The Indian middle class prefers to buy a home early in their professional life, with a home usually being the biggest investment for most Indian households. The initial excitement of owning a home for an average salaried person can be dampened when she finds herself paying a large portion of her income in EMIs. When an annual bonus is received, there is a temptation to use it to prepay your home loan partially and reduce your EMI. Is this the right decision?
There are multiple ways of approaching this problem and it is a highly personal decision – however there are some guidelines you can use to decide this.
The easiest case is when your EMIs are comfortable and you have some ideas on how you would invest the money. Most long-term investments usually deliver returns much more than the home loan rate, so you would be much better off keeping the home loan and investing your bonus. ie. If your home loan rate is 7.5% and your long-term investment in mutual funds can generate 12% return, it is an easy decision to invest the money rather than prepay the loan.
On the opposite end, if you’re finding the EMIs challenging and you prefer to be debt-free faster, you can prepay the home loan partially if you have already taken care of basics like an emergency fund. For floating rate home loans, there are no prepayment penalties and for fixed rate loans, there may be a prepayment penalty of around 2% (varies from bank to bank).
While prepaying a home loan, we should keep in mind the tax benefits on home loan interest & principal payments as well. The interest portion of the EMI paid for the year can be claimed as a deduction from your total income up to a maximum of Rs 2 lakh (for self-occupied property) and no limit (for rented out property) under Section 24. This is a unique benefit for home loans, so you should make sure you calculate the trade-off between comfort/peace of mind from lower EMIs and the lower tax benefit that will be available to you.
Separately, the principal portion of the EMI paid for the year is allowed as a deduction up to 1.5 lakhs under Section 80C, but this can be easily replaced by any other investment such as PPF or ELSS.

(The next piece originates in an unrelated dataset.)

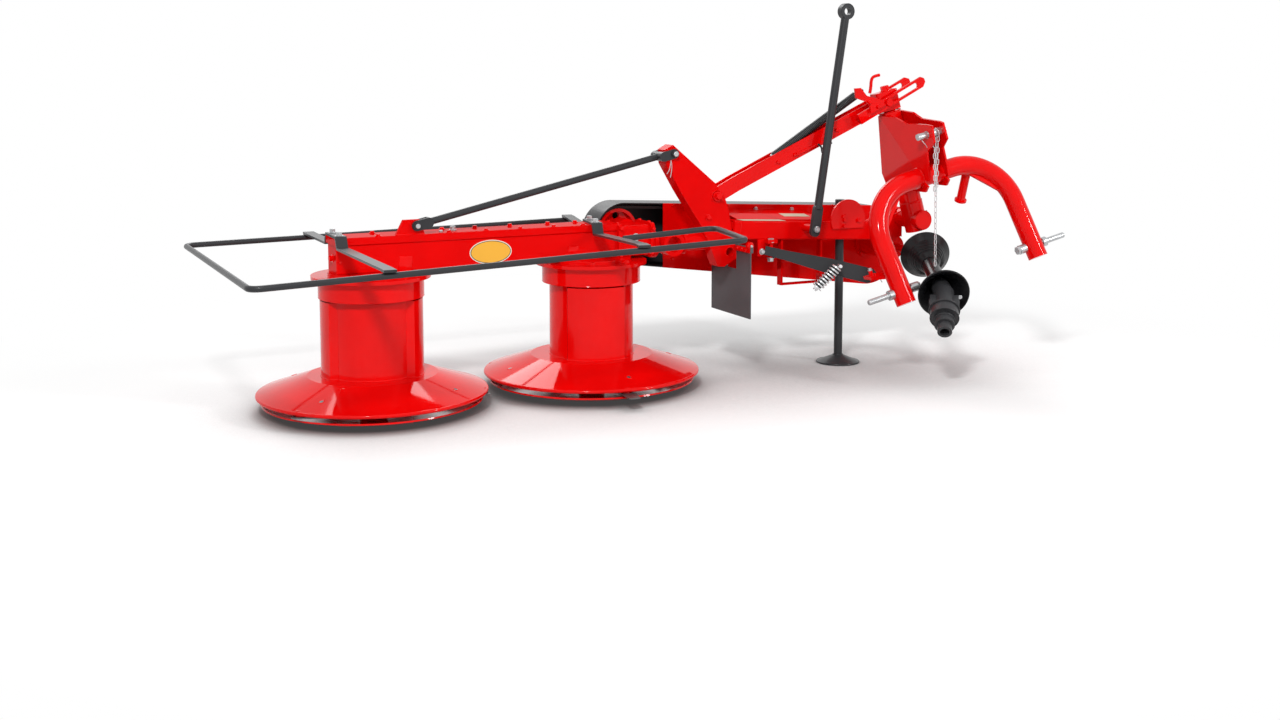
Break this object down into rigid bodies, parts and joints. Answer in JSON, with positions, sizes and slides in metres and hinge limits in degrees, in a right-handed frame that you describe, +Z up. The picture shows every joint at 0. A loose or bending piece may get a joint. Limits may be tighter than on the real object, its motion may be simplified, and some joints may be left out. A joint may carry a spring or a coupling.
{
  "type": "rear-mounted drum mower",
  "caption": "Rear-mounted drum mower with gear beam, skid dishes, belt drive, slotted lift arm, arched three-point headstock and support leg, parked on the ground.",
  "frame": {"origin": "floor level under the middle of the machine's overall box", "axes": "+X along the gear beam from the outer drum towards the headstock, -Y the way of travel, +Z up"},
  "size_m": [3.2269, 1.227, 1.4389],
  "materials": {
    "red_paint": "gloss",
    "black_paint": "satin",
    "zinc": "satin",
    "black_plastic": "satin",
    "spring_steel": "gloss",
    "black_spring": "satin",
    "dark_steel": "satin",
    "belt_rubber": "matte",
    "flap_rubber": "matte"
  },
  "bodies": {
    "frame": {"bar_bracket": "red_paint", "beam_cover": "red_paint", "belt_guard_panel": "red_paint", "belt_guard_tray": "black_paint", "breakaway_bar": "black_paint", "breakaway_spring": "spring_steel", "drive_belts": "belt_rubber", "flap": "flap_rubber", "frame_beam": "red_paint", "frame_end": "red_paint", "gear_beam": "red_paint", "gear_case": "red_paint", "guard_brackets": "red_paint", "guard_hoop": "black_paint", "inner_bearing_housing": "red_paint", "inner_hoop_strap": "black_paint", "input_housing": "red_paint", "leg_bracket": "red_paint", "link_housing": "red_paint", "outer_bearing_housing": "red_paint", "outer_hoop_strap": "black_paint", "rod_pin": "zinc", "strap_loop": "red_paint", "tie_rod": "black_paint", "top_shield": "red_paint", "upright": "red_paint"},
    "outer_drum": {"outer_drum_shell": "red_paint", "outer_cutting_disc": "red_paint", "outer_knives": "dark_steel"},
    "inner_drum": {"inner_drum_shell": "red_paint", "inner_cutting_disc": "red_paint", "inner_knives": "dark_steel"},
    "outer_dish": {"outer_skid_dish": "red_paint"},
    "inner_dish": {"inner_skid_dish": "red_paint"},
    "driven_wheel": {"driven_pulley": "red_paint"},
    "drive_wheel": {"drive_pulley": "dark_steel"},
    "pivot": {"pivot_block": "red_paint", "swivel_head": "red_paint"},
    "headstock": {"headstock_column": "red_paint", "arch_frame": "red_paint", "lower_hitch_pins": "zinc", "mast_plates": "red_paint", "top_link_pin": "zinc", "shaft_guard": "black_plastic", "shaft_joint": "dark_steel", "lift_chain": "zinc"},
    "arm": {"lift_arm": "red_paint", "slot_plates": "red_paint", "relief_spring": "black_spring", "latch_lever": "black_paint"},
    "rod": {"transport_rod": "black_paint"},
    "leg": {"support_leg": "black_paint"}
  },
  "joints": [
    {"name": "outer_drum_spin", "type": "hinge", "parent": "frame", "child": "outer_drum", "pos_m": [-1.0388, 0.146, 0.26], "axis": [0, 0, 1], "continuous": true},
    {"name": "inner_drum_spin", "type": "hinge", "parent": "frame", "child": "inner_drum", "pos_m": [-0.1948, 0.146, 0.26], "axis": [0, 0, 1], "continuous": true},
    {"name": "outer_dish_spin", "type": "hinge", "parent": "frame", "child": "outer_dish", "pos_m": [-1.0388, 0.146, 0.03], "axis": [0, 0, 1], "continuous": true},
    {"name": "inner_dish_spin", "type": "hinge", "parent": "frame", "child": "inner_dish", "pos_m": [-0.1948, 0.146, 0.03], "axis": [0, 0, 1], "continuous": true},
    {"name": "driven_pulley_spin", "type": "hinge", "parent": "frame", "child": "driven_wheel", "pos_m": [-0.0168, 0.314, 0.569], "axis": [0, 1, 0], "continuous": true},
    {"name": "drive_pulley_spin", "type": "hinge", "parent": "frame", "child": "drive_wheel", "pos_m": [1.1332, 0.314, 0.457], "axis": [0, 1, 0], "continuous": true},
    {"name": "headstock_tilt", "type": "hinge", "parent": "frame", "child": "pivot", "pos_m": [1.1522, -0.034, 0.584], "axis": [0, 1, 0], "range_deg": [0, 13.5]},
    {"name": "king_swing", "type": "hinge", "parent": "pivot", "child": "headstock", "pos_m": [1.1522, -0.034, 0.584], "axis": [-0.2326, 0.0872, 0.9687], "range_deg": [0, 90]},
    {"name": "lift_arm_hinge", "type": "hinge", "parent": "frame", "child": "arm", "pos_m": [0.2972, 0.096, 0.702], "axis": [0, 1, 0], "range_deg": [0, 2]},
    {"name": "transport_rod_hinge", "type": "hinge", "parent": "frame", "child": "rod", "pos_m": [0.6842, -0.026, 0.565], "axis": [0, 1, 0], "range_deg": [-75, 10]},
    {"name": "support_leg_slide", "type": "slide", "parent": "frame", "child": "leg", "axis": [0, 0, 1], "range_m": [0, 0.2]}
  ],
  "couplings": [
    {"joint": "inner_drum_spin", "follows": "outer_drum_spin", "ratio": -1},
    {"joint": "driven_pulley_spin", "follows": "outer_drum_spin", "ratio": 0.423},
    {"joint": "drive_pulley_spin", "follows": "outer_drum_spin", "ratio": 0.2644},
    {"joint": "lift_arm_hinge", "follows": "headstock_tilt", "ratio": 0.145}
  ]
}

There is one more factor people ignore while making this decision – usually the EMI saved through prepayment is not used to invest more for the future – it may just be used for higher living expenses or just lie idle in your bank account. Some people find it easier to save when there is the discipline of a high fixed monthly EMI. One way to deal with this issue is to prepay the loan but ensure that you immediately set up a recurring investment (SIP) in a good long-term investment for the amount you have reduced from your EMI.